Sheppard confessed that “afterwards there was a little bit of jumping for joy.”
Sheppard and De Walle are the recipients of this year’s Angela Ryan Scholarship, an award given by Grand Rapids Sister Cities International. The scholarship sends two Grand Rapids college students to study at the Universita per Stranieri in Perugia, Italy every year. Sheppard will go in July and De Walle in September.
Students from around the world
The “University for Foreigners” in Grand Rapids’ sister city, Perugia, is an international center for the study of Italian language and culture.
“It was originally an Etruscan city, which is pre-Roman,” Sheppard said. “The bus ride is only two hours from Rome and a lot of students, through the university, have gotten the chance to go to Florence and Venice and Rome.”
The University for Foreigners was created by the University of Perugia as a place for students from around the world to study Italian culture, specifically that of its own region of Umbria. Founded in the fourth-century B.C., Perugia boasts medieval fountains and aqueducts, Renaissance cathedrals and frescos by Perugino and Raphael.
The daughter of an officer in the American Navy and an enthusiastic traveler, Sheppard has lived in Spain, Japan, Germany and Italy. “I kind of grew up in Italy,” she explained. “I spent one year [there] when I was really little, and then two years later, when I was a little bit older, I lived in Naples.”
“It was a part of my life, going down to the grocery store and asking for uovo instead of eggs,” Sheppard said. When she came across the Angela Ryan Scholarship in a Calvin honors news feed, she viewed it as a chance to explore the culture of Italy more deeply: “Italy’s got an amazing history, and where else would I be able to go off to Italy for a month?

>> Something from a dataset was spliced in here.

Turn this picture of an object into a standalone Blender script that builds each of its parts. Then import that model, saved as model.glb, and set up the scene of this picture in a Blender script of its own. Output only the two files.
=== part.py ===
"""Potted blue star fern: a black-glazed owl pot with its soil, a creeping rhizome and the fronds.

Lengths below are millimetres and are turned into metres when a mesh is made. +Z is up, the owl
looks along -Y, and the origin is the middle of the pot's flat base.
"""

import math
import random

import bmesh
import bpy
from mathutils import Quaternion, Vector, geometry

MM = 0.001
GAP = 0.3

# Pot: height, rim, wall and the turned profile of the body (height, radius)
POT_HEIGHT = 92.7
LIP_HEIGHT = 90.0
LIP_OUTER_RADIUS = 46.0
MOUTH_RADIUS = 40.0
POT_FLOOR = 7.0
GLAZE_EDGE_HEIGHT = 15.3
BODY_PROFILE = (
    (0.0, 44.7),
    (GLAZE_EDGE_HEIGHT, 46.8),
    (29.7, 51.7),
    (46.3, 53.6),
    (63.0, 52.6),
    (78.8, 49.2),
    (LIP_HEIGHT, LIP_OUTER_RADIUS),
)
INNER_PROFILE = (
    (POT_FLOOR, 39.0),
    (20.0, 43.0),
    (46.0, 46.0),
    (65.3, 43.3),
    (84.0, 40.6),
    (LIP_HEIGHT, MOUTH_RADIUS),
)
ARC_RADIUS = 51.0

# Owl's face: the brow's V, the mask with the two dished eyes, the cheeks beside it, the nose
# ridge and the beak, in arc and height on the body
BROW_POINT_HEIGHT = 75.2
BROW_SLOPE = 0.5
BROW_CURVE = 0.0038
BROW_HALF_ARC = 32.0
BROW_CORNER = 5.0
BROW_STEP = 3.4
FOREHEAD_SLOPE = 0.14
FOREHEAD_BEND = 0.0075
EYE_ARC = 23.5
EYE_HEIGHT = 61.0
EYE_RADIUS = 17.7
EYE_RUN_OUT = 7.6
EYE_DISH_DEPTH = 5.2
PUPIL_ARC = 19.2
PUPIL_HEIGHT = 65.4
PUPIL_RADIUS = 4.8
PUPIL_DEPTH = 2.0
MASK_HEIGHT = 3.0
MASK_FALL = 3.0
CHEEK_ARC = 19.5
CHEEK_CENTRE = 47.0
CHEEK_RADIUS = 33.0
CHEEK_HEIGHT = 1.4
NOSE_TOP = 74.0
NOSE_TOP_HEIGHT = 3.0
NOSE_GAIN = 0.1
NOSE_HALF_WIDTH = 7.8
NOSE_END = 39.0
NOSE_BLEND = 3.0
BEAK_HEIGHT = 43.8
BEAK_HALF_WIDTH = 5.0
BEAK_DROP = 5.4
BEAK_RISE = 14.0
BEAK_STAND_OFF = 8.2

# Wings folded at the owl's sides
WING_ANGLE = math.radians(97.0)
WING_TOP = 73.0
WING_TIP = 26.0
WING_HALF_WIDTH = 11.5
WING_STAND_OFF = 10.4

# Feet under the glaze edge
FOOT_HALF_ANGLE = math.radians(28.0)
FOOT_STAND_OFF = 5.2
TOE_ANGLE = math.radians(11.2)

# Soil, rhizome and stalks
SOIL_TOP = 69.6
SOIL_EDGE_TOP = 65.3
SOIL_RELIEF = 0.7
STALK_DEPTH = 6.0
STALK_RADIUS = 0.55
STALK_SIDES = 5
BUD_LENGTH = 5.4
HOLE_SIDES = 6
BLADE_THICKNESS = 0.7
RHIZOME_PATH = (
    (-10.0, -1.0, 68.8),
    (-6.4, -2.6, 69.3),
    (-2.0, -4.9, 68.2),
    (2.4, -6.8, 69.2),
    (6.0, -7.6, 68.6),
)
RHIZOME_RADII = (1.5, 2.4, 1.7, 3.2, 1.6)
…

I’m taking advantage of my freedom. I’m trying to do as much as I can.”
For De Walle, whose hometown is Lethbridge, Alberta, studying at Calvin has been an international experience. “I know how much I’ve learned about different cultures just living in Michigan compared to Alberta,” she said. “I’ve gotten to do a little bit of traveling, but nothing immersion-type like this.”
Changing it up
“I did do the interim to Australia,” De Walle reflected. “I just signed up for it by myself. There’s just that sense of adventure.” While Australia was rewarding, she said, “at the same time, I wasn’t satisfied because they speak English. I was almost more excited that we were traveling through Japan on the way there.”
Studying psychology and biochemistry, De Walle plans to go to medical school after graduation. A month in Perugia represents an opportunity to hone the communication skills needed to work with patients. “I know how much that’s going to teach me,” she said, “especially as a doctor in the future, just to be a good communicator, to understand differences. Multicultural competence, basically.”

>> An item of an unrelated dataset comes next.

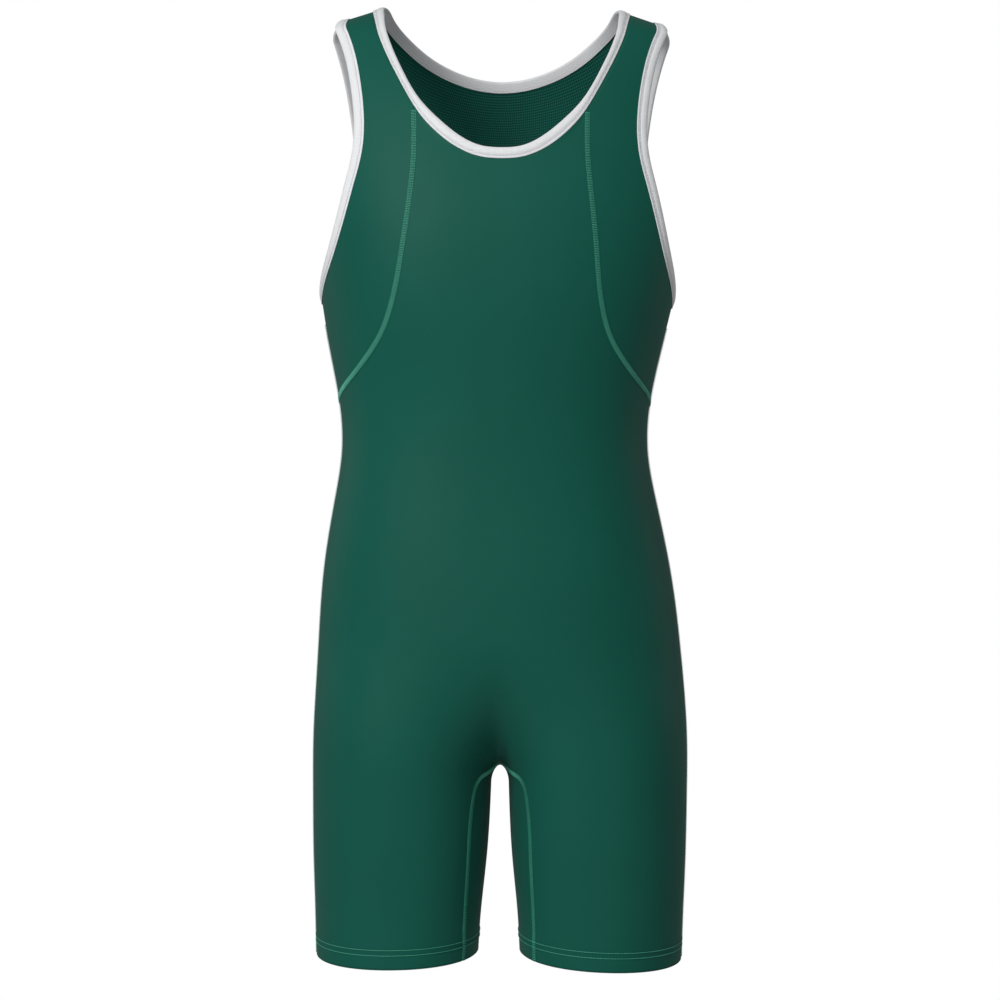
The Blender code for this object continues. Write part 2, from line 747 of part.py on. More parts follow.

Every year, the University for Foreigners draws students from 100 different countries. The promise of studying in such a diverse environment was one of the main attractions of the scholarship for Sheppard.

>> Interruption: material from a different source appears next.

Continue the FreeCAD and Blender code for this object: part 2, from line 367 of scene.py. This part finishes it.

“They have people from all over,” Sheppard said. “We were talking to one of the girls who went last year, and she met an Israeli soldier and a German schoolteacher – it’s all these people from all over the world coming to study Italian. So you not only get the Italian culture, you get all these people who are just there to learn and enjoy Italy. I’m really looking forward to it.”
One of the attractions of the opportunity for De Walle is the generosity behind the scholarship: “It still amazes me that there are people out there who are so passionate about Italy and about Grand Rapids that they give money, they give me hugs, that they chose me. One lady cried about it. It just means so much, especially to the Italian community within Grand Rapids. It was just that it existed, that someone would send a college student to Europe for free.”